Aggressive riding and numbness
When the pelvis rotates forward, padding alone won’t protect soft tissue. This is where shape and relief strategy matter most. If numbness shows up reliably, it’s usually a sign your load path is wrong—not that you need “more gel.”
The Simple Rule That Saves Time (and Saddle Purchases)
Here’s the clearest way to think about it:
- Fit determines whether you go numb.
- Gel influences how harsh the ride feels.
So if you’re shopping for the best gel bike saddle for men, filter your options in this order:
- Width and a stable rear platform
- Pressure relief that stays relieved under load
- Front shape that matches your posture and discipline
- Cover and edge design that minimize friction
- Then choose gel thickness/placement as the finishing touch
Where This Is Heading: Personal Fit Beats “More Cushion”

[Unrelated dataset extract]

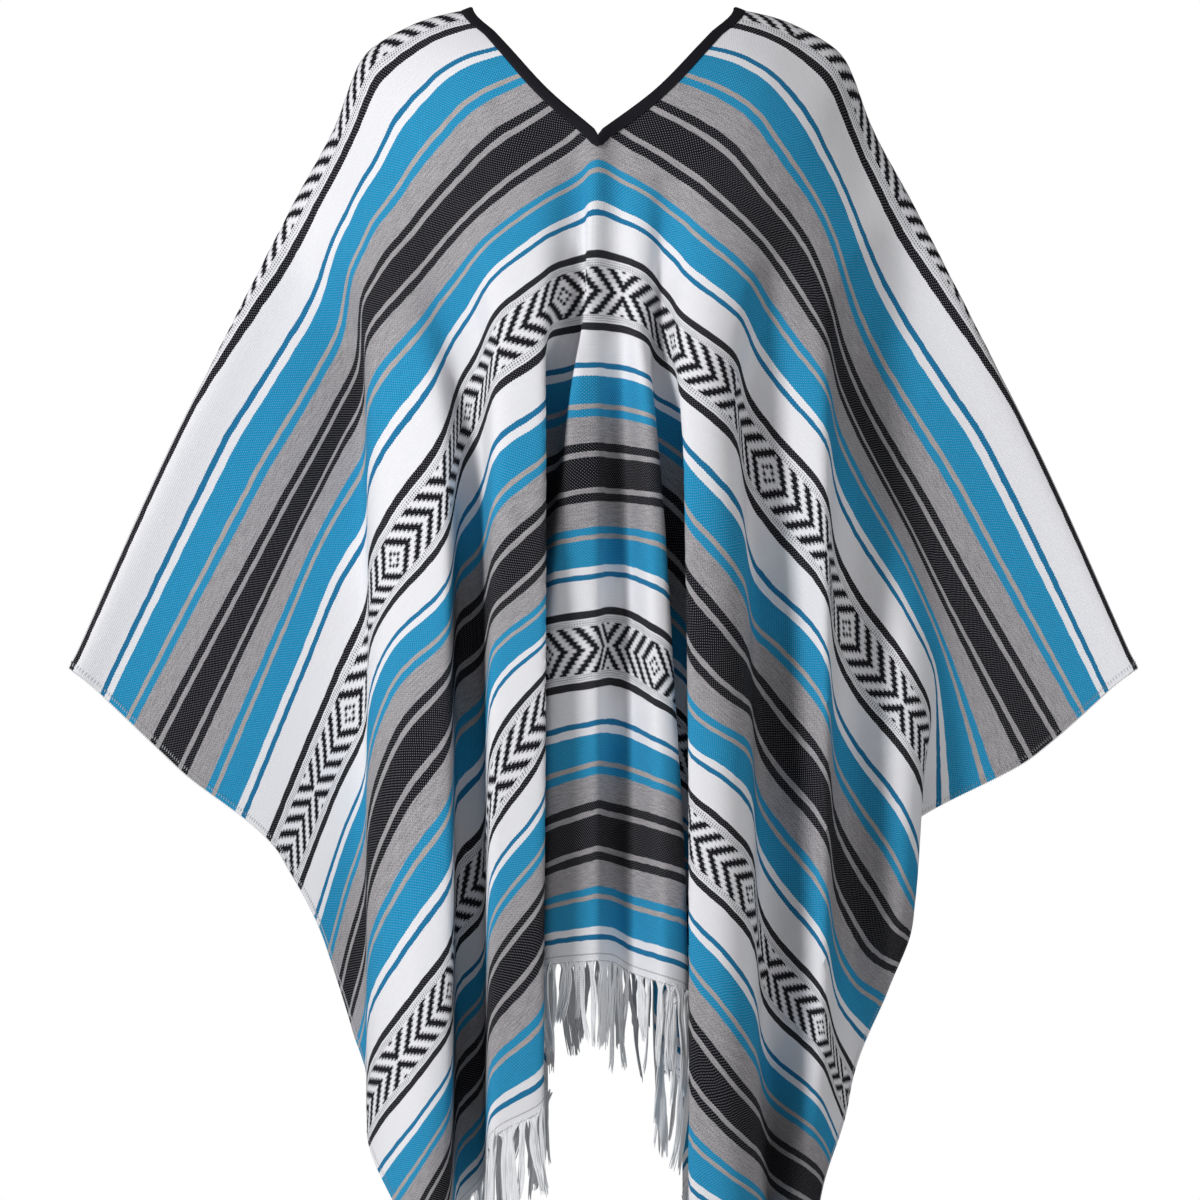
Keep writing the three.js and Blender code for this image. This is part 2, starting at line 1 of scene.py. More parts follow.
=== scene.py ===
"""Mexican poncho, worn shape: one rectangle of striped blanket cloth over the
shoulders, with a bound V neck, overlocked side edges and fringed hems.

The cloth is worked out on its flat rectangle, in millimetres: `across` runs
from the neck's centre to a side edge and `down` from the shoulder line to a
hem, positive at the front. Tables of folds and heights, read through smooth
curves, hang each point of the rectangle in its place, and every other piece
is placed on the hung cloth. +Z is up, the front faces -Y and the wearer's
right is -X.
"""

import math

import bpy
import numpy as np
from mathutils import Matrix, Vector


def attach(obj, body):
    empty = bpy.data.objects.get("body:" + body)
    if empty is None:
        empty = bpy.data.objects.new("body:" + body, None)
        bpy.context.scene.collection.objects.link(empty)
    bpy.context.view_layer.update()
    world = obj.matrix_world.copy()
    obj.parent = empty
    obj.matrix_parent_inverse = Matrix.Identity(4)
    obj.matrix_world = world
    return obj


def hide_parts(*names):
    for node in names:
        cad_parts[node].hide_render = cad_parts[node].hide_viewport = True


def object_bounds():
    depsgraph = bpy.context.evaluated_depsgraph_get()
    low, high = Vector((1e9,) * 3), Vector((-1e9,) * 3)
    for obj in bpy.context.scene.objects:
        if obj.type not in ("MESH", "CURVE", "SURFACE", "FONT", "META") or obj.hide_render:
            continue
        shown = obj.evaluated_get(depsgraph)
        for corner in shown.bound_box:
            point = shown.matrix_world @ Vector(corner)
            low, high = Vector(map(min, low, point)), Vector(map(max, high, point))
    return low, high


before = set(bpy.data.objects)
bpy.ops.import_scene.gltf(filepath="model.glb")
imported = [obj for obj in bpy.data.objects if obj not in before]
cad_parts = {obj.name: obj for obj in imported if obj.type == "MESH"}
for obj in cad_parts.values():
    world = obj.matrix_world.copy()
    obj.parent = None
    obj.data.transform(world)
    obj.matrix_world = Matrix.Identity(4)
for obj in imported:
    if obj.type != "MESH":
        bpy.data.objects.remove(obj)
cad_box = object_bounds()

MM = 0.001
RIGHT, LEFT = 0, 1  # the wearer's halves, as array index
SIDES = (-1, 1)  # the sign of X on each half
FRONT, BACK = 1, -1  # the sign of `down`

# ---- the flat cloth (mm) --------------------------------------------------
BAND = 336.0  # one repeat of the stripes
HALF_LENGTH = 2.853 * BAND
HALF_WIDTH = 812.0
MOTIFS = 4.3  # repeats of the woven figure from the centre to a side
MOTIF = HALF_WIDTH / MOTIFS
NECK_HALF = 68.0  # half of the neck cut's width at the shoulder line
NECK_DEPTH = 200.0  # from the shoulder line to a V point
WALL = 1.8  # thickness
FRINGE = 110.0
HEM_LEVEL = HALF_LENGTH / BAND
FRINGE_LEVEL = (HALF_LENGTH + FRINGE) / BAND

# From a band's centre outwards: yarn, width, share of the light warp that
# shows, and how mottled the yarn is.
STRIPES = [
    ("figure", 29.0, 0.10, 0.1),
    ("black", 7.4, 0.28, 0.2),
    ("white", 29.6, 0.10, 0.1),
    ("deep_blue", 5.2, 0.15, 0.2),
    ("white", 7.2, 0.10, 0.1),
    ("blue", 25.5, 0.22, 0.3),
    ("tan", 5.0, 0.25, 0.6),
    ("blue", 7.0, 0.22, 0.3),
    ("grey", 24.5, 0.30, 1.0),
    ("black", 7.4, 0.28, 0.2),
    ("grey", 5.7, 0.30, 0.8),
    ("black", 14.6, 0.28, 0.2),
]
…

The future of comfort isn’t a thicker pillow. It’s personalization—because anatomy, flexibility, and riding position vary too much for one fixed shape to serve everyone well.
This is exactly why adjustable-shape saddles have such a strong argument. With Bisaddle, the idea is to dial in support where it belongs—on bony structures—while opening up the centerline to reduce unwanted pressure. Once the underlying fit is right, you can add the amount of compliance you need without chasing softness as a cure-all.
Bottom Line
The best gel saddles for men aren’t the ones that feel like a couch in your hand. They’re the ones that keep your weight on the right structures, manage centerline pressure in your riding position, and minimize friction over time.
Gel is valuable—but as a supporting actor. Get the shape and support right first, and gel becomes what it should have been all along: a smart way to take the edge off vibration, not a bandage for bad fit.